Quando il riciclo è frenato per legge: il caso dei pneumatici fuori uso (Pfu)

Così com’è il decreto End of Waste «rappresenterebbe una perdita di credibilità clamorosa per la stessa scelta politica dell’economia circolare»


















L’industria nazionale del riciclo degli pneumatici fuori uso (Pfu) costituisce di per sé un’attività dagli ampi margini di crescita, utile al raggiungimento dell’agognato modello di economia circolare. Secondo quanto emerso a Roma nel corso del convegno “La gestione degli pneumatici fuori uso tra presente e futuro”, promosso da Unirigom – Unione recuperatori italiani della gomma aderente a Fise Unire, Unione imprese del recupero – ogni anno (dati 2015) in Italia si recuperano quasi 340mila tonnellate di pneumatici fuori uso: che fine fanno?
Meno della metà di queste tonnellate (il 45%) viene avviato a recupero di materia, da cui si ottiene il 76,3% di granulato di gomma, il 23,5% di acciaio e lo 0,2% di fibra tessile. Il restante 55% viene «destinato al recupero energetico, soprattutto presso i cementifici». Impianti che come noto non hanno l’obbligo di sottostare agli stessi standard ambientali imposti ai termovalorizzatori: perché dunque rivolgersi ai cementifici? Una parziale risposta arriva sommando un dato in più: quasi la metà di quel 55% destinato a recupero energetico «viene già oggi esportato, essendo ormai saturo il mercato nazionale a causa dell’insufficienza dei canali di sbocco». In altre parole, mancano gli impianti.

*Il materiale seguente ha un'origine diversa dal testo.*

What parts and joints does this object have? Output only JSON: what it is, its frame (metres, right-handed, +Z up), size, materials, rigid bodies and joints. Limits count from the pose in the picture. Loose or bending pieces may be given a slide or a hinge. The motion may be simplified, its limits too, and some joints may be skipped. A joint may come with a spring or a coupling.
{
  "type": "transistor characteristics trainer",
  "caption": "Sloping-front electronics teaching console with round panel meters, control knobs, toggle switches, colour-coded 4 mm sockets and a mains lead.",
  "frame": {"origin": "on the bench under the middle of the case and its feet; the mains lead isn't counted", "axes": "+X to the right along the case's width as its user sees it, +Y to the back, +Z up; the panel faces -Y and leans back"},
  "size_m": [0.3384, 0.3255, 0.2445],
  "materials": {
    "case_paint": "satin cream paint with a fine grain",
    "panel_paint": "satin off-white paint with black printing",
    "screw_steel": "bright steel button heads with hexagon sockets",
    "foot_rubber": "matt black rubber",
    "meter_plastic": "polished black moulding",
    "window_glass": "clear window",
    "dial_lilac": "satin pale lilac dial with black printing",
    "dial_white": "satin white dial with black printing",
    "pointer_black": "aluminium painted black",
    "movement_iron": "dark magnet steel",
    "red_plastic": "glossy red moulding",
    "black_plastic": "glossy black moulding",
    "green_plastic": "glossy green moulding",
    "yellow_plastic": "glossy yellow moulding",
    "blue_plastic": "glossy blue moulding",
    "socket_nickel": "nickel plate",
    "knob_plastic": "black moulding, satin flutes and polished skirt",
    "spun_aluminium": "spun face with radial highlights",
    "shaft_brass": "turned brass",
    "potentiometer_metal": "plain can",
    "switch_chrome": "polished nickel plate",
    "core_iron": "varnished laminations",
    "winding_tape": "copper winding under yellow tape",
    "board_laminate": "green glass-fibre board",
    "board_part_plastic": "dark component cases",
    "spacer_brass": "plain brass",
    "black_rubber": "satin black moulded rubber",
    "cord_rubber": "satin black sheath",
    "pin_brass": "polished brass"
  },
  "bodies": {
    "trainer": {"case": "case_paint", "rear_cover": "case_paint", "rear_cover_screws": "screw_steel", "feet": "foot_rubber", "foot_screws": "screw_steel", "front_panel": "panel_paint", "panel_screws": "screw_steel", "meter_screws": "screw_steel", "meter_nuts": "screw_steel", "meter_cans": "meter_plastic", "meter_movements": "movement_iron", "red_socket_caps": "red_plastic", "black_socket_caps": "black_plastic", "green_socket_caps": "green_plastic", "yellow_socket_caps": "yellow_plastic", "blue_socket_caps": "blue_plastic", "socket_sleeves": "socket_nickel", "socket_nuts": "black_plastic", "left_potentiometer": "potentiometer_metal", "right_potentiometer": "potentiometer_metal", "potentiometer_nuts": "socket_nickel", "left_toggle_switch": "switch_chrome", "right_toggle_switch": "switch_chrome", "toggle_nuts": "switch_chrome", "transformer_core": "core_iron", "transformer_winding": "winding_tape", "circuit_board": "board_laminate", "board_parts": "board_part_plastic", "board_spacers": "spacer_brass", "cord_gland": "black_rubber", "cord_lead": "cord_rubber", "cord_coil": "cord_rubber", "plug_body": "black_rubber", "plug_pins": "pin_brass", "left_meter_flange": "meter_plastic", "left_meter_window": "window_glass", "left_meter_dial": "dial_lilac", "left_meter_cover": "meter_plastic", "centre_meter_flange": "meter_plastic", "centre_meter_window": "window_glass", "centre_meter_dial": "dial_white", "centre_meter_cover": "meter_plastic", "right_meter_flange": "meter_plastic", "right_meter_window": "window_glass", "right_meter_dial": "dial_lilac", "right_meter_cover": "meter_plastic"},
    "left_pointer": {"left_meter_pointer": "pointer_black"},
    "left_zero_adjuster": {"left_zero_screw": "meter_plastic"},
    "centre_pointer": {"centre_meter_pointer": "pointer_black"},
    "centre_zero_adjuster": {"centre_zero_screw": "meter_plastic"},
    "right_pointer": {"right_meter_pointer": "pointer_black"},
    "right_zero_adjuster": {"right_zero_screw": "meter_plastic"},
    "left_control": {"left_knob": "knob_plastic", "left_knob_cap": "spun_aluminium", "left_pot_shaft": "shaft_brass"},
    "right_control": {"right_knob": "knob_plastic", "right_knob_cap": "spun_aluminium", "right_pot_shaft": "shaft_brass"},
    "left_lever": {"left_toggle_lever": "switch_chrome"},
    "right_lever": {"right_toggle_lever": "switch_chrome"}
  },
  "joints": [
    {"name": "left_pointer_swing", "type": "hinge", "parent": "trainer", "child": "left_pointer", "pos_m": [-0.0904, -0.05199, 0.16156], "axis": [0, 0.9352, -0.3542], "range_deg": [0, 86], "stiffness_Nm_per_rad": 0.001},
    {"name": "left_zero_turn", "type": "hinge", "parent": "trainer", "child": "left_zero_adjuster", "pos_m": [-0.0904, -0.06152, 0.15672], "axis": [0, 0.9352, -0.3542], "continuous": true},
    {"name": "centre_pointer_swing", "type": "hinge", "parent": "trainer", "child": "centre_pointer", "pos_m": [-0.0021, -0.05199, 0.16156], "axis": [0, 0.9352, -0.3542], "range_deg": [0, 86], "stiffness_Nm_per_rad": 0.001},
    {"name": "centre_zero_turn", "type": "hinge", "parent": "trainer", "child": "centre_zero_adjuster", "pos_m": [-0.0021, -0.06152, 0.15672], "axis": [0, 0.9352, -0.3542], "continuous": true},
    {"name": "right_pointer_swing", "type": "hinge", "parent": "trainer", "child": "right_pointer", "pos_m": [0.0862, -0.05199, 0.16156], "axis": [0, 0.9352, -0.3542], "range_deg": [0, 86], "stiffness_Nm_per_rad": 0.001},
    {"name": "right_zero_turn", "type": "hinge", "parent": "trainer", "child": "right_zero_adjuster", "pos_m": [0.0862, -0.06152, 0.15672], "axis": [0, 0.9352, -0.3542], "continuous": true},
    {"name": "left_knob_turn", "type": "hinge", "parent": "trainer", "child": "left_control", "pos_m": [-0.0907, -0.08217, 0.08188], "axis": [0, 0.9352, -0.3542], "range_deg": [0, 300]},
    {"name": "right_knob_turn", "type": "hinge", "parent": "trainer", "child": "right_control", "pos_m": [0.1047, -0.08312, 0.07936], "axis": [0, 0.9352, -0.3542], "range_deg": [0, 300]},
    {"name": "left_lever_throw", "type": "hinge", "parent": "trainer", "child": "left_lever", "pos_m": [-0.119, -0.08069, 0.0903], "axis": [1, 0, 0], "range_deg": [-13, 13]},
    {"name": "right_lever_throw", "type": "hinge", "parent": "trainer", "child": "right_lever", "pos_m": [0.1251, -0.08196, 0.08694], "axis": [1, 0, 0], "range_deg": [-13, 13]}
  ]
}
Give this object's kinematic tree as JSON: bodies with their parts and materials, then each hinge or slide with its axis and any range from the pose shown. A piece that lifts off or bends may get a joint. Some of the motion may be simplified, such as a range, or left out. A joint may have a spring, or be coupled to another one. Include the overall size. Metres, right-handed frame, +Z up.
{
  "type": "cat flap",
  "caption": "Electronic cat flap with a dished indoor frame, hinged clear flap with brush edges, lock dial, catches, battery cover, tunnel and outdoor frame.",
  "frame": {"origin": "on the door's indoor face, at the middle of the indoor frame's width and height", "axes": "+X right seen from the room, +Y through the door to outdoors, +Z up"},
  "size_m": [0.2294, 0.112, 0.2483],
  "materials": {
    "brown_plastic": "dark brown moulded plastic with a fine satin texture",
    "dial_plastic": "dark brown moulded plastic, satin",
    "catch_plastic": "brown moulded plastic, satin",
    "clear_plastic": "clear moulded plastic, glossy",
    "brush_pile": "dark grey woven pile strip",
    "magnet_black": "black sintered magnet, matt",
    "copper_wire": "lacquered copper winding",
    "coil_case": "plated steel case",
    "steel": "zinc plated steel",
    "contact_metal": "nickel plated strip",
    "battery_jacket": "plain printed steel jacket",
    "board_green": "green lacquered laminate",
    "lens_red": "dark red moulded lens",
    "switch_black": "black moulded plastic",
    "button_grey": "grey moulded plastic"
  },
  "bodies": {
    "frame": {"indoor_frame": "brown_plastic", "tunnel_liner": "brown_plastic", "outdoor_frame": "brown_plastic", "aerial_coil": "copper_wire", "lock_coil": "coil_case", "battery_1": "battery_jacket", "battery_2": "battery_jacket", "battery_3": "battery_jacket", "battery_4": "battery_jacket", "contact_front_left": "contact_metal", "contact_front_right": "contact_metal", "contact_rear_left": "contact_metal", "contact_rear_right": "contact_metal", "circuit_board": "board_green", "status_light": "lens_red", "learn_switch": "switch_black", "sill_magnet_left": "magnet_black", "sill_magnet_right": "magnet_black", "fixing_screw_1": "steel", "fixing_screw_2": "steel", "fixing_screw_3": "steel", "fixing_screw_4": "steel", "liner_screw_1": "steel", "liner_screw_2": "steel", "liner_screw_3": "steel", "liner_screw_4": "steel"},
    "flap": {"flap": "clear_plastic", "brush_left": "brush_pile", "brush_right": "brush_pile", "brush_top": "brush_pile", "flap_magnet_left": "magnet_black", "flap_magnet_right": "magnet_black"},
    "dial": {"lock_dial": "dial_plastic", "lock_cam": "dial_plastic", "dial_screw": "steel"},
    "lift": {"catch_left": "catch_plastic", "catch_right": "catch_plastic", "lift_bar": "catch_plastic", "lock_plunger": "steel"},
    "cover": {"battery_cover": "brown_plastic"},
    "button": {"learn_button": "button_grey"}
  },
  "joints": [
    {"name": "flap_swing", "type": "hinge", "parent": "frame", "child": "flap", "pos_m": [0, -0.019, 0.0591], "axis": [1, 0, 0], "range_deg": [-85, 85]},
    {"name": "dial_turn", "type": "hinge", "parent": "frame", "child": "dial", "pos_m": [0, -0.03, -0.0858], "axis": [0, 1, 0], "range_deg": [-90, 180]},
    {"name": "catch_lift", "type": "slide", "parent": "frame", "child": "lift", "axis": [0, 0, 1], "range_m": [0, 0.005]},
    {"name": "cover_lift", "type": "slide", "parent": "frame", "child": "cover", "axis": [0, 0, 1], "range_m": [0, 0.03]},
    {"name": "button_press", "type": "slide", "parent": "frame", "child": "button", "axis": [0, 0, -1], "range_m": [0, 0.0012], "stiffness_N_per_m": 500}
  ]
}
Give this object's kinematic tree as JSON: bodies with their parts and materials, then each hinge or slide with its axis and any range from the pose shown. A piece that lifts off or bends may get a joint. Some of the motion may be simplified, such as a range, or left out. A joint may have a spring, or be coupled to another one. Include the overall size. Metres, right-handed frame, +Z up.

Di fronte a tale, già precario quadro, le prossime mosse del legislatore mettono ulteriormente in allarme i riciclatori. Il comparto è oggi «a un bivio con due normative di settore – evidenziano da Unirigom – La revisione del Decreto Ministeriale 82/2011 e il Decreto End of Waste, che presto vedranno la luce e che, soprattutto per quanto concerne la seconda, generano preoccupazioni per le imprese che in questo settore hanno fortemente investito negli ultimi anni nella produzione di innovativi materiali riciclati utilizzati in molteplici campi. Se il lavoro di revisione del DM 82 da parte del Ministero dell’Ambiente procede positivamente, le aziende temono che al tavolo tecnico sul Decreto EoW prevalga una visione restrittiva sull’uso dei materiali riciclati».
L’impiego di gomma riciclata da Pfu non sembra avere alcuna controindicazione per la salute umana rispetto all’utilizzo di materiali vergini, come recentemente ha confermato anche un’analisi presentata al ministero dell’Ambiente, e anche «le normative di altri Paesi europei vanno in una opposta direzione di sicurezza nell’utilizzo per le classiche applicazioni come l’intaso di campi con erba sintetica e i fondi per piste di atletica o tappeti antitrauma per aree gioco». Eppure non sembra questa la via intrapresa anche dal legislatore italiano.
«La nostra associazione – dichiara il presidente Unirigom, Andrea Fluttero – sta monitorando con attenzione gli sviluppi di questa normativa cercando di scongiurare quello che sarebbe non solo un colpo durissimo per gli imprenditori del nostro settore, ma che rappresenterebbe una perdita di credibilità clamorosa per la stessa scelta politica dell’economia circolare, che privilegia il recupero di materia rispetto a quello di energia». Non solo dunque non si avvantaggerebbe la creazione di un mercato di sbocco sufficientemente ampio per i materiali riciclati – che ad oggi non godono di nessun incentivo – ma se ne ritarderebbe lo sviluppo.
Senza un’inversione di rotta il decreto End of Waste, anziché incentivare il riciclo effettivo, produrrebbe infatti paradossalmente «una drastica riduzione della produzione di “granulo da Pfu” con gravi ripercussioni sul settore, riduzione dell’occupazione e rischi di chiusura per inutilizzo di costosi impianti ancora non ammortizzati. In sostanza – avvertono i riciclatori – sarà il fallimento di anni di impegno degli operatori di tutta la filiera tesi ad aumentare il recupero di materia e si avrà un forte aumento del recupero di energia in impianti esteri, essendo bassissima la dotazione impiantistica per tale soluzione presente in Italia».